### Instructions to follow
Copy the data exactly from the line that contains "return fillet(mouth_edges(body), mouth_round)" through the line that contains "obj.matrix_world = Matrix.Identity(4)", keeping both end lines and leaving out everything else.

---------- Rows

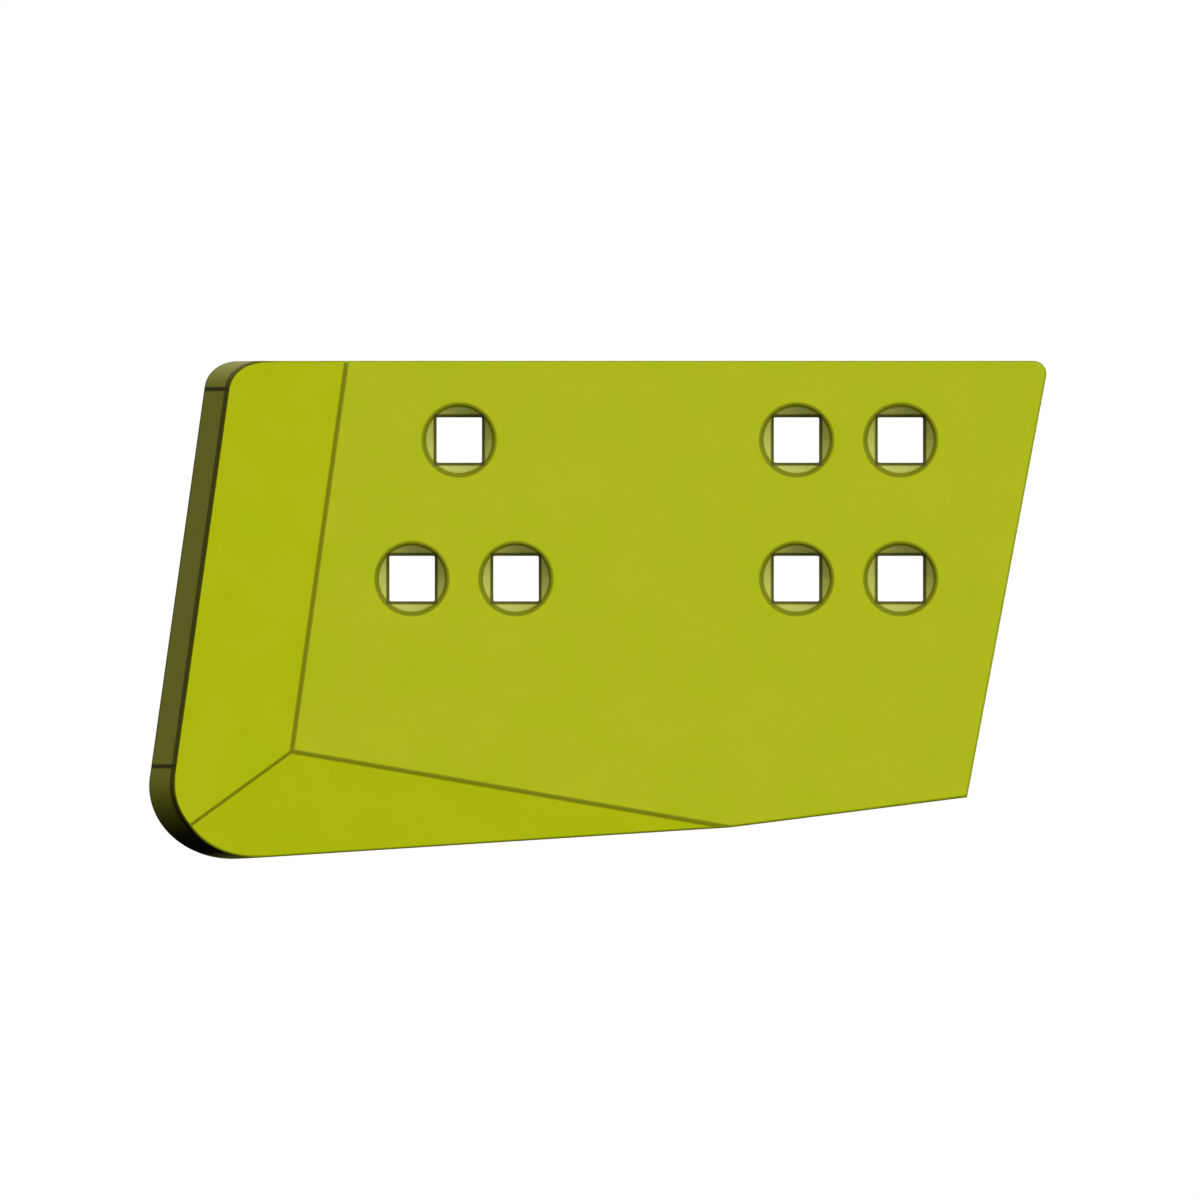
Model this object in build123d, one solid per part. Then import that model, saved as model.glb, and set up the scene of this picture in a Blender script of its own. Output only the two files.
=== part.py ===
from build123d import *
import os
from math import cos, radians, sin, tan

# Right-hand end bit of a bulldozer blade: one cast steel plate with countersunk square holes.
# It is modelled in millimetres, upright, as it is bolted to the blade. +X runs inboard, to the
# middle of the blade, and +Z is up. The flat back that seats on the blade lies in Y = 0 and the
# front faces -Y. The origin is the centre of the inboard bolt group, on the back face.
# Angles are in degrees.

# Plate
thickness = 45.0
top_above_bolt_row = 58.0
edge_round = 2.0

# Bolt holes: square, for plow bolts, countersunk from the front
bolt_pitch_x = 76.2
bolt_pitch_z = 101.6
outboard_group_x = -281.9
outboard_upper_shift = -3.5
hole_side = 33.3
hole_corner_radius = 1.2
countersink_width = 9.2
countersink_angle = 80.0
mouth_round = 1.0

# Inboard end: its place at the height of the origin, and its lean out towards the top
inboard_end_x = 126.5
inboard_end_lean = 10.64
inboard_top_radius = 9.5

# Lower edge: from its kink it rises inboard and drops, less steeply, outboard
kink_x = -86.9
kink_z = -233.2
lower_inboard_rise = 7.25
lower_outboard_drop = 3.69

# Outboard end: its back edge at the height of the origin, its lean, and its flare to the back
outboard_end_x = -486.4
outboard_end_lean = 8.0
end_flare = 29.0
outboard_top_radius = 21.5
outboard_lower_radius = 54.5

# Bevel facets at the outboard end and along the lower edge, which thin the plate outwards
facet_tilt = 6.9
end_facet_width = 102.3
lower_facet_angle = 9.85

top_z = bolt_pitch_z / 2 + top_above_bolt_row
countersink_mouth = hole_side + 2 * countersink_width
front = Vector(0, -1, 0)


def crossing(point_a, angle_a, point_b, angle_b):
    """Where two lines cross in (x, z), each given by a point and its angle from +X."""
    ax, az = cos(radians(angle_a)), sin(radians(angle_a))
    bx, bz = cos(radians(angle_b)), sin(radians(angle_b))
    dx, dz = point_b[0] - point_a[0], point_b[1] - point_a[1]
    along = (dx * bz - dz * bx) / (ax * bz - az * bx)
    return point_a[0] + along * ax, point_a[1] + along * az


def back_outline():
    """The sharp corners of the back face in (x, z), from the top outboard one round by the top."""
    top = ((0, top_z), 0)
    inboard = ((inboard_end_x, 0), 90 - inboard_end_lean)
    lower_inboard = ((kink_x, kink_z), lower_inboard_rise)
    lower_outboard = ((kink_x, kink_z), lower_outboard_drop)
    outboard = ((outboard_end_x, 0), 90 - outboard_end_lean)
    return [
        crossing(*outboard, *top),
        crossing(*top, *inboard),
        crossing(*inboard, *lower_inboard),
        (kink_x, kink_z),
        crossing(*lower_outboard, *outboard),
    ]


def outward(lean):
    """Unit vector in the plate's plane, square to the outboard end and away from it."""
    return Vector(-cos(radians(lean)), 0, sin(radians(lean)))


def tilted(point, away, tilt):
    """Plane through a point, with its normal turned from the front towards away by tilt."""
    return Plane(origin=point, z_dir=front * cos(radians(tilt)) + away * sin(radians(tilt)))


def end_wall_plane():
    """The flared end wall, through the back edge of the outboard end."""
    back_edge = Vector(outboard_end_x, 0, 0)
    return tilted(back_edge, outward(outboard_end_lean), 90 - end_flare)


def end_facet_plane():
    """The facet along the outboard end, through its crease on the front face."""
    crease = Vector(outboard_end_x, -thickness, 0) - outward(outboard_end_lean) * end_facet_width
    return tilted(crease, outward(outboard_end_lean), facet_tilt)


def lower_facet_plane():
    """The facet along the lower edge, through a crease that starts at the kink."""
    crease = Vector(kink_x, -thickness, kink_z)
    down = Vector(-sin(radians(lower_facet_angle)), 0, -cos(radians(lower_facet_angle)))
    return tilted(crease, down, facet_tilt)


def edge_to_front(body, corner):
    """The edge that runs from one sharp corner of the back face to the front."""
    start = Vector(corner[0], 0, corner[1])
    touching = [edge for edge in body.edges()
                if min((edge @ 0 - start).length, (edge @ 1 - start).length) < 0.01]
    return min(touching, key=lambda edge: (edge @ 0.5).Y)


def rim_edges(body):
    """The arrises around the front and the back, without the creases between the facets."""
    flats = body.faces().filter_by(lambda face: abs(face.normal_at().Y) > 0.9)
    edges = [edge for face in flats for edge in face.edges()]
    return [edge for edge in edges if sum(edge.is_same(other) for other in edges) == 1]


def plate():
    """The solid plate with its end wall, rounded corners and facets, without holes."""
    corners = back_outline()
    top_outboard, top_inboard, lower_outboard = corners[0], corners[1], corners[4]
    body = extrude(Plane.XZ * Polygon(*corners, align=None), thickness, dir=front)
    body = split(body, bisect_by=end_wall_plane(), keep=Keep.BOTTOM)
    body = fillet(edge_to_front(body, top_outboard), outboard_top_radius)
    body = fillet(edge_to_front(body, lower_outboard), outboard_lower_radius)
    body = fillet(edge_to_front(body, top_inboard), inboard_top_radius)
    for facet in (end_facet_plane(), lower_facet_plane()):
        body = split(body, bisect_by=facet, keep=Keep.BOTTOM)
    return fillet(rim_edges(body), edge_round)


def hole_centres():
    """Bolt centres in (x, z): four inboard, two below and one above outboard."""
    half_x, half_z = bolt_pitch_x / 2, bolt_pitch_z / 2
    inboard = [(x, z) for x in (-half_x, half_x) for z in (-half_z, half_z)]
    lower = [(outboard_group_x + x, -half_z) for x in (-half_x, half_x)]
    return inboard + lower + [(outboard_group_x + outboard_upper_shift, half_z)]


def bolt_hole():
    """The solid that one hole takes out: a square through hole and its countersink."""
    square = extrude(Plane.XZ * RectangleRounded(hole_side, hole_side, hole_corner_radius), thickness)
    depth = countersink_mouth / 2 / tan(radians(countersink_angle / 2))
    cone = Cone(0, countersink_mouth / 2, depth, align=(Align.CENTER, Align.CENTER, Align.MAX))
    return square + Plane.XZ.offset(thickness) * cone


def mouth_edges(body):
    """The edges of every hole where it opens in the front face and in the back face."""
    flats = body.faces().filter_by(lambda face: abs(face.normal_at().Y) > 0.999)
    return [edge for face in flats for wire in face.inner_wires() for edge in wire.edges()]


def end_bit():
    """The whole part: the plate with its bolt holes, their mouths slightly rounded."""
    body = plate()
    for x, z in hole_centres():
        body -= Pos(x, 0, z) * bolt_hole()
    return fillet(mouth_edges(body), mouth_round)


os.makedirs("parts", exist_ok=True)
export_step(end_bit(), "parts/end_bit.step")
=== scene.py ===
from math import cos, radians, sin, tan

import bpy
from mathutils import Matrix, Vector

# A dozer blade end bit, upright and seen square on from the front. Metres; +X inboard, +Z up.
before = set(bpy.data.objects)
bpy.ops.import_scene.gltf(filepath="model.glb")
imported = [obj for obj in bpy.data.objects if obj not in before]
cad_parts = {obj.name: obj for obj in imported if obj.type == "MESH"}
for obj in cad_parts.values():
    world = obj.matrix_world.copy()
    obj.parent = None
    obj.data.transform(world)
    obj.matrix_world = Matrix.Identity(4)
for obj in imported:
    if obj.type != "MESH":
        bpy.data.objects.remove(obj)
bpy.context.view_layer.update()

# Camera: the photograph is nearly without perspective, so the camera stands far off
VIEW_DISTANCE = 30.0
VIEW_WIDTH = 0.880
VIEW_X = -0.1822
VIEW_Z = -0.0665
SENSOR = 36.0

# Places on the part, as in its drawing
BOLT_PITCH_X = 0.0762
BOLT_PITCH_Z = 0.1016
OUTBOARD_GROUP_X = -0.2819
OUTBOARD_UPPER_SHIFT = -0.0035
HOLE_SIDE = 0.0333
FRONT_Y = -0.045
END_X = -0.4864
END_LEAN = 8.0
END_FACET_WIDTH = 0.1023
KINK = Vector((-0.0869, 0, -0.2332))
LOWER_CREASE_ANGLE = 9.85
FACET_TILT = 6.9
MOUTH_RADIUS = 0.02585
# Heights of the two lines across the end wall, where its rounded corners start
WALL_TANGENTS = (0.0882, -0.1885)

# Paint
PAINT_LIGHT = (175, 183, 10)
PAINT_DARK = (169, 181, 4)
# Painted shade: a darker, greyer coat on the plate's walls, standing in for the shade that falls on them
WALL_PAINTED_SHADE = (153, 155, 50)
# Painted light: a paler, greyer coat in the countersinks, lifting their shaded upper and right sides and
# greying them like a sheen
COUNTERSINK_PAINTED_LIGHT = (183, 188, 94)
LINE_TONE = (118, 124, 0)
OUTLINE_TONE = (150, 161, 14)
ARRIS_TONE = (86, 85, 0)
TANGENT_TONE = (60, 59, 0)
SQUARE_TONE = (86, 86, 34)
CREASE_HALF_WIDTH = 0.0018
RING_HALF_WIDTH = 0.0018
SQUARE_LINE_WIDTH = 0.0025
ARRIS_DEPTH = 0.0048
BACK_ARRIS_DEPTH = 0.0036
TANGENT_HALF_WIDTH = 0.0016
# Painted light: how much lighter the coat on the end and lower facets is, cancelling their shade from the
# key light
END_FACET_LIFT = 1.035
LOWER_FACET_LIFT = 1.055

# Light
KEY_DIRECTION = Vector((0.30, -0.90, 0.36))
KEY_STRENGTH = 3.34
REAR_DIRECTION = Vector((0.45, 0.85, -0.32))
REAR_STRENGTH = 2.6
SUN_SOFTNESS = 16.0
AMBIENT_UP = 0.20
AMBIENT_DOWN = 0.0

# Stage
FLOOR_Z = -1.3
FLOOR_SIZE = 6.0


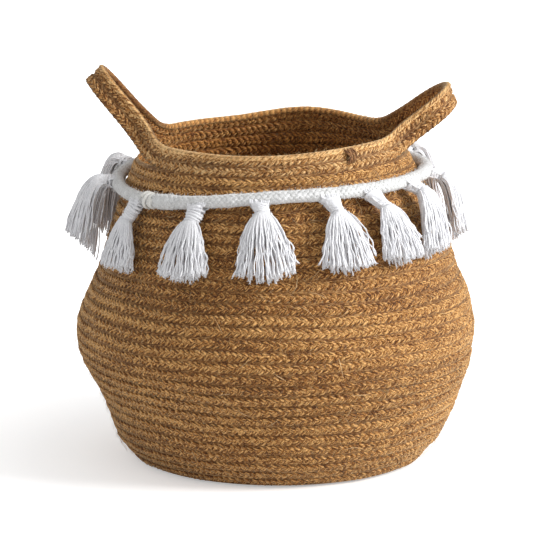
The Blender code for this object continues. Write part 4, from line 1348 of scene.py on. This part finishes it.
def add_skirt(piece, place, neck_reach, droop, length, width, depth, sway):
    """Yarns that leave the neck together, spread as they fall, and end unevenly in small brushes."""
    way = np.array([math.cos(droop), math.sin(droop)])
    middle = skirt_middle(place, neck_reach, way, length, depth)
    for i in range(SKIRT_YARNS):
        sideways, through, set_back = skirt_spot(i)
        end = shades.uniform(*YARN_ENDS) - SIDE_SHORTENING * sideways**2
        loose = 1
        if shades.random() < STRAY_SHARE:
            sideways = math.copysign(shades.uniform(*STRAY_OUT), sideways)
            through *= STRAY_THROUGH
            end = shades.uniform(*STRAY_ENDS)
            loose = STRAY_LOOSE
        share = np.linspace(SKIRT_START, end, SKIRT_STEPS)
        spine = middle(share)
        ahead = unit(np.gradient(spine, axis=0))
        facing = unit(ahead * (1 - SKIRT_LAG) + way * SKIRT_LAG)
        opened = np.clip(share, 0, 1.1)**SKIRT_FLARE
        half_width = (HEAD_WIDTH * SKIRT_TOP_SHARE * (1 - opened) + width * opened) / 2 - YARN_HALF
        dropped = ease(share)
        half_depth = (NECK_THICKNESS * SKIRT_TOP_SHARE * (1 - dropped) + depth * dropped) / 2 - YARN_HALF

        # Each yarn strays sideways in a slow and a quick wave, and in depth in a slow one.
        wander = ease(share * 1.5) * MM * loose
        wave = wander * shades.uniform(0.3, 1.2)
        wave = wave * np.sin(share * shades.uniform(4, 9) + shades.uniform(0, 6))
        wave = wave + wander * shades.uniform(0.2, 0.6) * np.sin(share * shades.uniform(16, 34))
        curl = wander * shades.uniform(0.2, 0.8)
        curl = curl * np.sin(share * shades.uniform(6, 14) + shades.uniform(0, 6))
        across = sideways * half_width + sway * share + wave
        depth_off = through * half_depth - set_back * ease(share * 3) + curl
        pulled_in = INNER_PULL * max(0, -through) * (1 - ease(share * 1.3)) * max(0, 1 + math.sin(droop))
        out = spine[:, 0] - facing[:, 1] * depth_off - way[0] * pulled_in
        up = spine[:, 1] + facing[:, 0] * depth_off - way[1] * pulled_in
        line = clear_of_wall(place.points(across, out, up), YARN_HALF + OFF_WALL)
        plied = 1 + PLY_RELIEF * np.sin(np.arange(SKIRT_STEPS) * 2.4 + shades.uniform(0, 6))
        brush = 1 + BRUSH_SWELL * ease((share - end + BRUSH_LENGTH) / BRUSH_LENGTH)
        thickness = YARN_HALF * shades.uniform(0.85, 1.1) * plied * brush
        piece.add(line, place.ways(-ahead[:, 1], ahead[:, 0]), thickness, thickness, YARN_SIDES,
                  twist=YARN_TWIST, tone=shades.uniform(*YARN_TONES),
                  tuck=SKIRT_TUCK_SHADE * (1 - through) + SET_BACK_TUCK_SHADE * set_back / max(FRONT_SET_BACK))
        for _ in range(FRAYS):
            spray = unit(line[-1] - line[-2]) + np.array([shades.gauss(0, FRAY_SPREAD) for _ in range(3)])
            fray = np.array([line[-1], line[-1] + unit(spray) * shades.uniform(*FRAY_REACH) * MM])
            piece.add(clear_of_wall(fray, FRAY_OFF_WALL), place.out, FRAY_HALF_WIDTHS,
                      FRAY_HALF_THICKNESSES, HAIR_SIDES, tone=FRAY_TONE)


for number, (turned, droop, *sizes) in enumerate(TASSELS, 1):
    neck_length, length, width, depth, sway, lean = [size * MM for size in sizes]
    droop = math.radians(droop)
    name = f"tassel_{number:02d}"
    place = TasselPlace(name, from_front(turned))
    neck_reach = CORD_RADIUS + SEAT_GAP + SADDLE_THICKNESS + neck_length
    head = StrandPiece()
    add_saddle(head, place, neck_reach, droop, lean)
    add_collar(head, place, neck_reach, droop, lean)
    head_piece = head.finish(f"{name}_collar", tassel_cotton)
    skirt = StrandPiece()
    add_skirt(skirt, place, neck_reach, droop, length, width, depth, sway)
    skirt_piece = skirt.finish(f"{name}_yarns", tassel_cotton)
    for piece, node in ((head_piece, f"{name}_head"), (skirt_piece, f"{name}_skirt")):
        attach(piece, name)
        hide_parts(node)


# The floor and the light: a plain white studio floor, a soft key light from the upper right, a little in
# front, and an even white surround that fills the shadows. The floor reads whiter away from the basket.
FLOOR_SIZE = 8
FLOOR_SHADE = 0.88
GLOW_REACH = (0.2, 0.7)
GLOW_NEAR, GLOW_FAR = 0.4, 1
KEY_SPOT = Vector((2.15, -0.75, 1.3))
KEY_AIM = Vector((0, 0, 0.15))
KEY_SIZE = 0.9
KEY_POWER = 64
SURROUND = 0.65


def seen_directly(tree):
    """Add nodes that tell the rays of the camera, of a reflection or through glass from those of light."""
    rays = shader_node(tree, "ShaderNodeLightPath").outputs
    kinds = ("Is Camera Ray", "Is Glossy Ray", "Is Transmission Ray")
    return math_node(tree, "MAXIMUM", *[rays[kind] for kind in kinds])


bpy.ops.object.select_all(action="DESELECT")
bpy.ops.mesh.primitive_plane_add(size=FLOOR_SIZE, location=(0, 0, 0))
floor = bpy.context.object
floor.name = "studio_floor"
floor_material, tree, shader = new_material("studio_floor")
set_finish(shader, {"Base Color": (FLOOR_SHADE, FLOOR_SHADE, FLOOR_SHADE, 1), "Roughness": 0.9})
floor_spot = shader_node(tree, "ShaderNodeTexCoord").outputs["Object"]
from_middle = shader_node(tree, "ShaderNodeVectorMath", {0: floor_spot}, operation="LENGTH").outputs["Value"]
whitened = spread(tree, from_middle, *GLOW_REACH, GLOW_NEAR, GLOW_FAR)
strength = math_node(tree, "MULTIPLY", seen_directly(tree), whitened)
glow = shader_node(tree, "ShaderNodeEmission", {"Color": (1, 1, 1, 1), "Strength": strength})
both = shader_node(tree, "ShaderNodeAddShader", {0: shader.outputs[0], 1: glow.outputs[0]})
tree.links.new(both.outputs[0], tree.nodes["Material Output"].inputs["Surface"])
floor.data.materials.append(floor_material)

key_data = bpy.data.lights.new("key_light", "AREA")
key_data.energy = KEY_POWER
key_data.size = KEY_SIZE
key = bpy.data.objects.new("key_light", key_data)
key.location = KEY_SPOT
key.rotation_euler = (KEY_AIM - KEY_SPOT).to_track_quat("-Z", "Y").to_euler()
bpy.context.scene.collection.objects.link(key)

world = bpy.data.worlds.new("white_surround")
bpy.context.scene.world = world
world.use_nodes = True
tree = world.node_tree
background = tree.nodes["Background"].inputs
tree.links.new(spread(tree, seen_directly(tree), 0, 1, SURROUND, 1), background["Strength"])
background["Color"].default_value = (1, 1, 1, 1)
bpy.context.scene.view_settings.view_transform = "Standard"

--------------------

### Response
    return fillet(mouth_edges(body), mouth_round)


os.makedirs("parts", exist_ok=True)
export_step(end_bit(), "parts/end_bit.step")
=== scene.py ===
from math import cos, radians, sin, tan

import bpy
from mathutils import Matrix, Vector

# A dozer blade end bit, upright and seen square on from the front. Metres; +X inboard, +Z up.
before = set(bpy.data.objects)
bpy.ops.import_scene.gltf(filepath="model.glb")
imported = [obj for obj in bpy.data.objects if obj not in before]
cad_parts = {obj.name: obj for obj in imported if obj.type == "MESH"}
for obj in cad_parts.values():
    world = obj.matrix_world.copy()
    obj.parent = None
    obj.data.transform(world)
    obj.matrix_world = Matrix.Identity(4)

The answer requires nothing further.